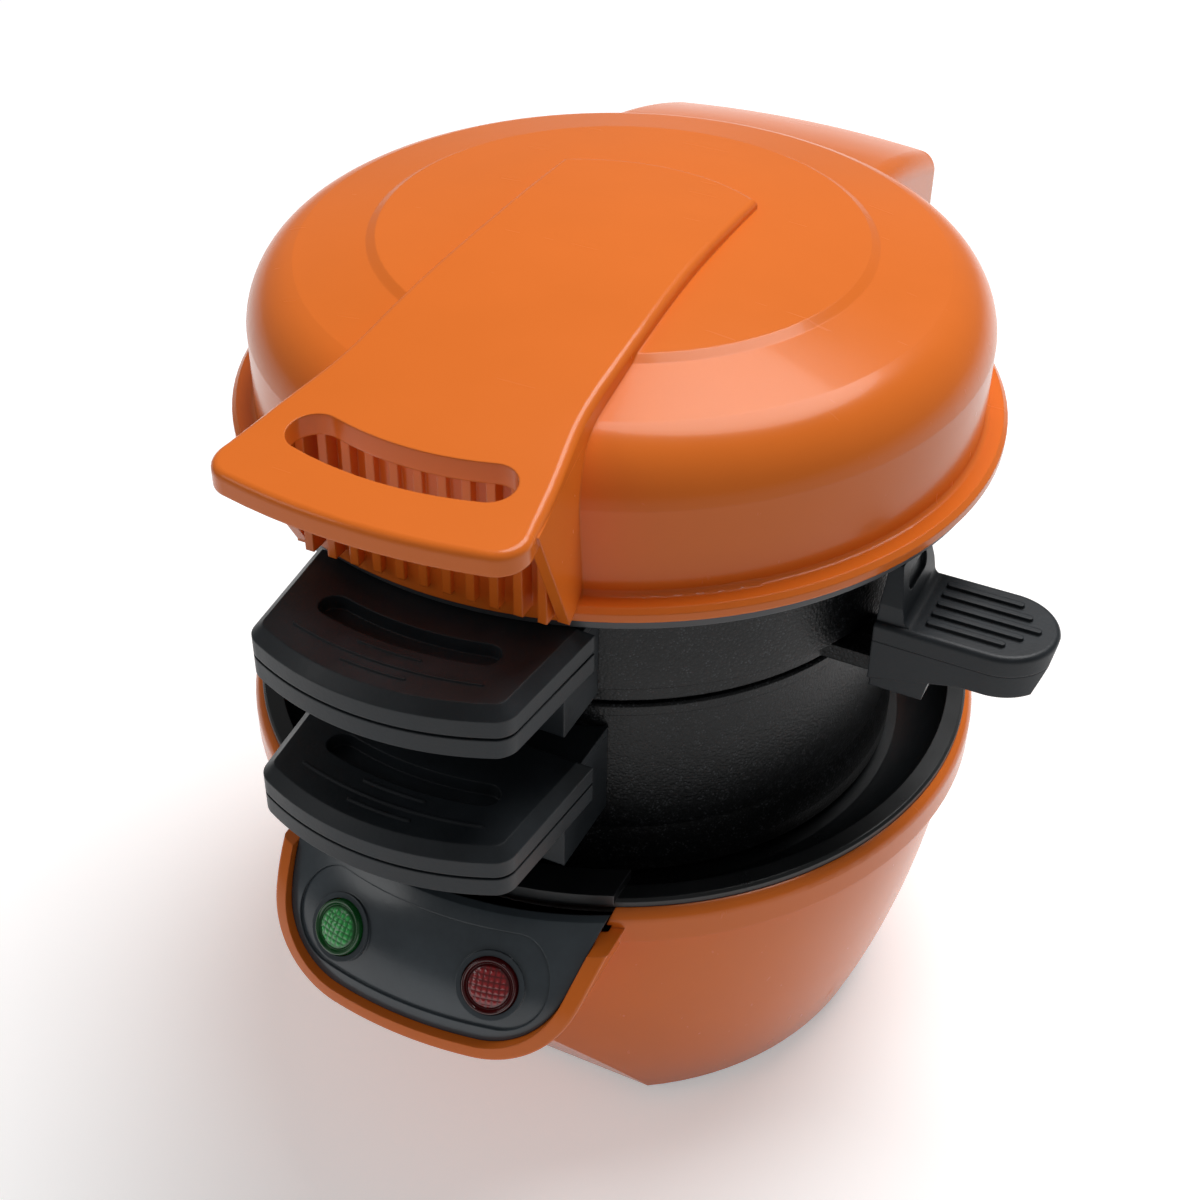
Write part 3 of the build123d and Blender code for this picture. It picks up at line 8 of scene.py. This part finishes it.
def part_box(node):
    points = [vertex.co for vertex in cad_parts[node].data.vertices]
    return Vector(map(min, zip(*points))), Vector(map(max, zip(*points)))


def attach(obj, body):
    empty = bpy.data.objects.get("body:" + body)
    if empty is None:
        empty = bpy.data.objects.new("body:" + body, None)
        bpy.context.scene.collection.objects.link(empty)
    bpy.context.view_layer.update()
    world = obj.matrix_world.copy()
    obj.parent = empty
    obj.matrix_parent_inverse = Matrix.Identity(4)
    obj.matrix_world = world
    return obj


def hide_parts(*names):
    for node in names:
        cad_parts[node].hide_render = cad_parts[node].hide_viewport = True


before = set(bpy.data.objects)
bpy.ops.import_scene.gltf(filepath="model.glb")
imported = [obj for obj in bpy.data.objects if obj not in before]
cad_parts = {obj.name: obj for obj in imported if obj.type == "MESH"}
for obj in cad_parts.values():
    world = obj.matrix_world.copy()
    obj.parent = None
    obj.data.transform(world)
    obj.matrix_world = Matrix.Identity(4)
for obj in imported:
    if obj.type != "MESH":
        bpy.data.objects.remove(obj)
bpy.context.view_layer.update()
***
▶ [Problem details]
Copy each line of the data exactly, leaving nothing out.

▶ [Task answer]
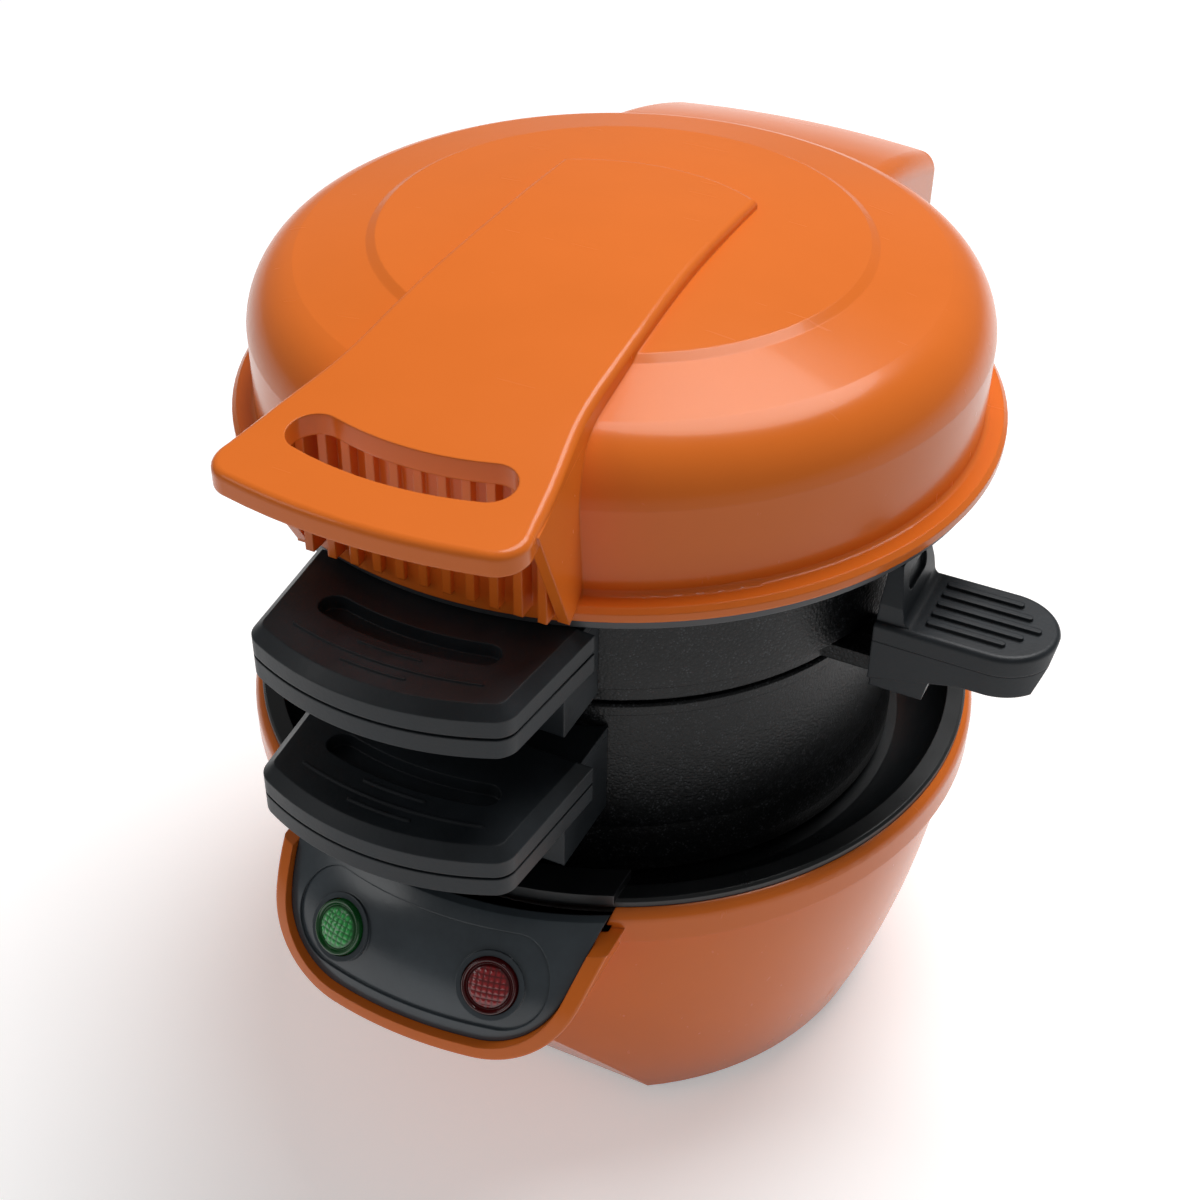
Write part 3 of the build123d and Blender code for this picture. It picks up at line 8 of scene.py. This part finishes it.
def part_box(node):
    points = [vertex.co for vertex in cad_parts[node].data.vertices]
    return Vector(map(min, zip(*points))), Vector(map(max, zip(*points)))


def attach(obj, body):
    empty = bpy.data.objects.get("body:" + body)
    if empty is None:
        empty = bpy.data.objects.new("body:" + body, None)
        bpy.context.scene.collection.objects.link(empty)
    bpy.context.view_layer.update()
    world = obj.matrix_world.copy()
    obj.parent = empty
    obj.matrix_parent_inverse = Matrix.Identity(4)
    obj.matrix_world = world
    return obj


def hide_parts(*names):
    for node in names:
        cad_parts[node].hide_render = cad_parts[node].hide_viewport = True


before = set(bpy.data.objects)
bpy.ops.import_scene.gltf(filepath="model.glb")
imported = [obj for obj in bpy.data.objects if obj not in before]
cad_parts = {obj.name: obj for obj in imported if obj.type == "MESH"}
for obj in cad_parts.values():
    world = obj.matrix_world.copy()
    obj.parent = None
    obj.data.transform(world)
    obj.matrix_world = Matrix.Identity(4)
for obj in imported:
    if obj.type != "MESH":
        bpy.data.objects.remove(obj)
bpy.context.view_layer.update()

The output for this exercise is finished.